### Collected data

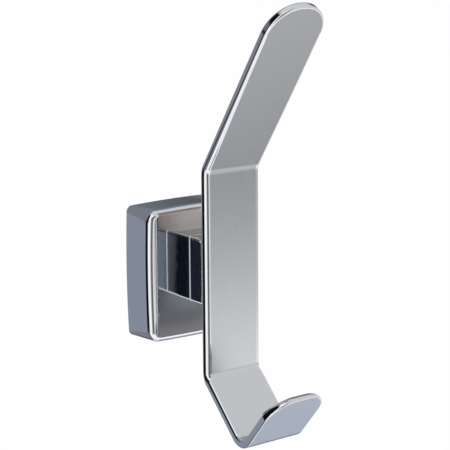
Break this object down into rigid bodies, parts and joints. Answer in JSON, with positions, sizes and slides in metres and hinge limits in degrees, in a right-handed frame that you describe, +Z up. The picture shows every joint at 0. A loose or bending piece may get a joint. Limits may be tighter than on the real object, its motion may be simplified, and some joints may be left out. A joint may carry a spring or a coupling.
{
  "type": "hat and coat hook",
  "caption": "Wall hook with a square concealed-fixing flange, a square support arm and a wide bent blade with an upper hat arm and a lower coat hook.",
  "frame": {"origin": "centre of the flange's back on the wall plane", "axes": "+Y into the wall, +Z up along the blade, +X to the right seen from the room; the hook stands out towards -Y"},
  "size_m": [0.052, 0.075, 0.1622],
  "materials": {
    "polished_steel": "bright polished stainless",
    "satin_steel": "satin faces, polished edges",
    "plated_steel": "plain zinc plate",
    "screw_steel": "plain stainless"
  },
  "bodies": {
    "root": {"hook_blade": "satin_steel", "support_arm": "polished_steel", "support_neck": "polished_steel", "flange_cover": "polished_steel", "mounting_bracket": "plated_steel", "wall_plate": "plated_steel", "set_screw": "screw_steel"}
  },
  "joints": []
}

### Challenge
Copy down the whole of the data above, matching it exactly.

### Completed task
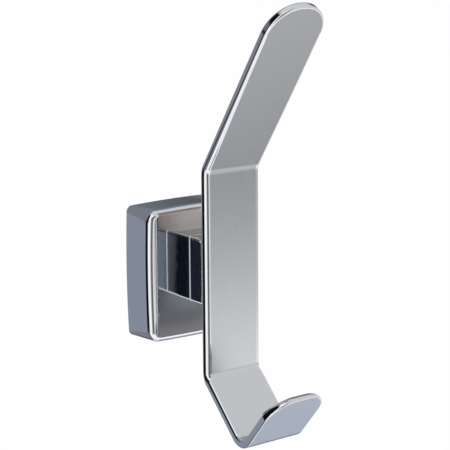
Break this object down into rigid bodies, parts and joints. Answer in JSON, with positions, sizes and slides in metres and hinge limits in degrees, in a right-handed frame that you describe, +Z up. The picture shows every joint at 0. A loose or bending piece may get a joint. Limits may be tighter than on the real object, its motion may be simplified, and some joints may be left out. A joint may carry a spring or a coupling.
{
  "type": "hat and coat hook",
  "caption": "Wall hook with a square concealed-fixing flange, a square support arm and a wide bent blade with an upper hat arm and a lower coat hook.",
  "frame": {"origin": "centre of the flange's back on the wall plane", "axes": "+Y into the wall, +Z up along the blade, +X to the right seen from the room; the hook stands out towards -Y"},
  "size_m": [0.052, 0.075, 0.1622],
  "materials": {
    "polished_steel": "bright polished stainless",
    "satin_steel": "satin faces, polished edges",
    "plated_steel": "plain zinc plate",
    "screw_steel": "plain stainless"
  },
  "bodies": {
    "root": {"hook_blade": "satin_steel", "support_arm": "polished_steel", "support_neck": "polished_steel", "flange_cover": "polished_steel", "mounting_bracket": "plated_steel", "wall_plate": "plated_steel", "set_screw": "screw_steel"}
  },
  "joints": []
}